You are applying SRE principles from scratch. There is no existing SRE practice to inherit — you will define it for the platform.
Your operational readiness reviews directly determine whether AI services go live. You have real authority to say "not ready."

Bachelor’s degree in Computer Science, Software Engineering, or a related field, plus 5 years of experience; or Master’s degree plus 3 years of experience
Production SRE or DevOps experience — you have owned the reliability of systems that real users depended on, not just built CI/CD pipelines
Hands-on experience with monitoring and observability tools — Prometheus, Grafana, Datadog, ELK, CloudWatch, or similar. You have built dashboards and alerts that caught real problems.
Strong scripting and automation skills — Python, Bash, infrastructure-as-code (Terraform, CloudFormation, or similar)
Experience with containerized environments — Docker, Kubernetes, container orchestration at scale
Experience defining and managing SLOs, error budgets, and incident response procedures in production
U.S. citizenship required. Department of Defense Secret security clearance is required at time of hire.

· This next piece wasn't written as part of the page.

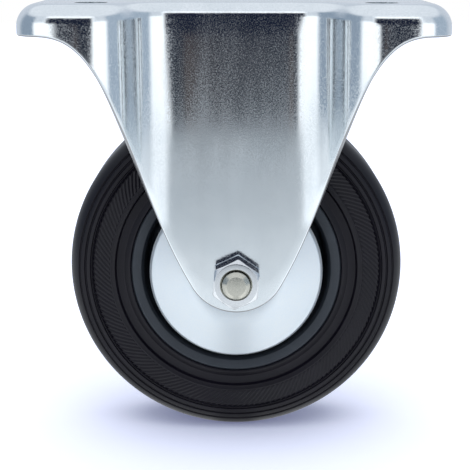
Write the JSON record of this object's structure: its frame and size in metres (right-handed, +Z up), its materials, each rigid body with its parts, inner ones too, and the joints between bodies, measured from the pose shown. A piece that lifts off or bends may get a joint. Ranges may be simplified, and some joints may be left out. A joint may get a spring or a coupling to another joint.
{
  "type": "fixed castor",
  "caption": "Fixed castor: a pressed steel fork with a plate and two legs carries a rubber-tyred wheel on a bolted axle.",
  "frame": {"origin": "middle of the plate's top face, which is the mounting face, at the centre of the four fixing holes", "axes": "+Z up out of the mounting face, +X along the rolling direction, +Y along the axle with the nut at -Y and the bolt head at +Y"},
  "size_m": [0.12, 0.084, 0.1295],
  "materials": {
    "fork_zinc": "bright zinc plate with a faint blue tint and fine drawing grain",
    "bolt_zinc": "bright zinc plate, slightly worn",
    "guard_zinc": "satin zinc plate",
    "bearing_steel": "ground steel, greased",
    "rim_plastic": "moulded dark grey plastic, fine texture",
    "tyre_rubber": "solid black rubber, satin from the mould",
    "cage_plastic": "moulded natural plastic"
  },
  "bodies": {
    "fork": {"fork": "fork_zinc", "axle_bolt": "bolt_zinc", "axle_nut": "bolt_zinc", "axle_tube": "bearing_steel", "thread_guard_front": "guard_zinc", "thread_guard_back": "guard_zinc"},
    "wheel": {"wheel_core": "rim_plastic", "tyre": "tyre_rubber"},
    "cage": {"roller_cage": "cage_plastic"},
    "roller_1": {"roller_1": "bearing_steel"},
    "roller_2": {"roller_2": "bearing_steel"},
    "roller_3": {"roller_3": "bearing_steel"},
    "roller_4": {"roller_4": "bearing_steel"},
    "roller_5": {"roller_5": "bearing_steel"},
    "roller_6": {"roller_6": "bearing_steel"},
    "roller_7": {"roller_7": "bearing_steel"},
    "roller_8": {"roller_8": "bearing_steel"}
  },
  "joints": [
    {"name": "wheel_spin", "type": "hinge", "parent": "fork", "child": "wheel", "pos_m": [0, 0, -0.0795], "axis": [0, 1, 0], "continuous": true},
    {"name": "cage_spin", "type": "hinge", "parent": "fork", "child": "cage", "pos_m": [0, 0, -0.0795], "axis": [0, 1, 0], "continuous": true},
    {"name": "roller_1_spin", "type": "hinge", "parent": "cage", "child": "roller_1", "pos_m": [0.008, 0, -0.0795], "axis": [0, 1, 0], "continuous": true},
    {"name": "roller_2_spin", "type": "hinge", "parent": "cage", "child": "roller_2", "pos_m": [0.00566, 0, -0.08516], "axis": [0, 1, 0], "continuous": true},
    {"name": "roller_3_spin", "type": "hinge", "parent": "cage", "child": "roller_3", "pos_m": [0, 0, -0.0875], "axis": [0, 1, 0], "continuous": true},
    {"name": "roller_4_spin", "type": "hinge", "parent": "cage", "child": "roller_4", "pos_m": [-0.00566, 0, -0.08516], "axis": [0, 1, 0], "continuous": true},
    {"name": "roller_5_spin", "type": "hinge", "parent": "cage", "child": "roller_5", "pos_m": [-0.008, 0, -0.0795], "axis": [0, 1, 0], "continuous": true},
    {"name": "roller_6_spin", "type": "hinge", "parent": "cage", "child": "roller_6", "pos_m": [-0.00566, 0, -0.07384], "axis": [0, 1, 0], "continuous": true},
    {"name": "roller_7_spin", "type": "hinge", "parent": "cage", "child": "roller_7", "pos_m": [0, 0, -0.0715], "axis": [0, 1, 0], "continuous": true},
    {"name": "roller_8_spin", "type": "hinge", "parent": "cage", "child": "roller_8", "pos_m": [0.00566, 0, -0.07384], "axis": [0, 1, 0], "continuous": true}
  ],
  "couplings": [
    {"joint": "cage_spin", "follows": "wheel_spin", "ratio": 0.625},
    {"joint": "roller_1_spin", "follows": "wheel_spin", "ratio": 1.875},
    {"joint": "roller_2_spin", "follows": "wheel_spin", "ratio": 1.875},
    {"joint": "roller_3_spin", "follows": "wheel_spin", "ratio": 1.875},
    {"joint": "roller_4_spin", "follows": "wheel_spin", "ratio": 1.875},
    {"joint": "roller_5_spin", "follows": "wheel_spin", "ratio": 1.875},
    {"joint": "roller_6_spin", "follows": "wheel_spin", "ratio": 1.875},
    {"joint": "roller_7_spin", "follows": "wheel_spin", "ratio": 1.875},
    {"joint": "roller_8_spin", "follows": "wheel_spin", "ratio": 1.875}
  ]
}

Experience with AI/ML production systems — model serving, inference monitoring, token cost tracking, or similar
Multi-cloud experience (AWS, Azure, GCP) including cloud-native monitoring and logging services
Experience building operational readiness review processes or production launch checklists
Familiarity with Google SRE principles — you have read the book and applied the concepts, not just referenced them in interviews
Experience in environments where reliability has compliance or safety implications — defense, healthcare, finance, or critical infrastructure

You think about failure before you think about features. Your first question about any new system is "how does this break?"
You automate yourself out of toil. If you're doing the same thing twice, you write a script.
You have said "not ready" to a team that wanted to ship, and you were right.
You build monitoring that tells you what's wrong, not just that something is wrong.
You write post-incident reviews that actually change how systems are built, not just how incidents are documented.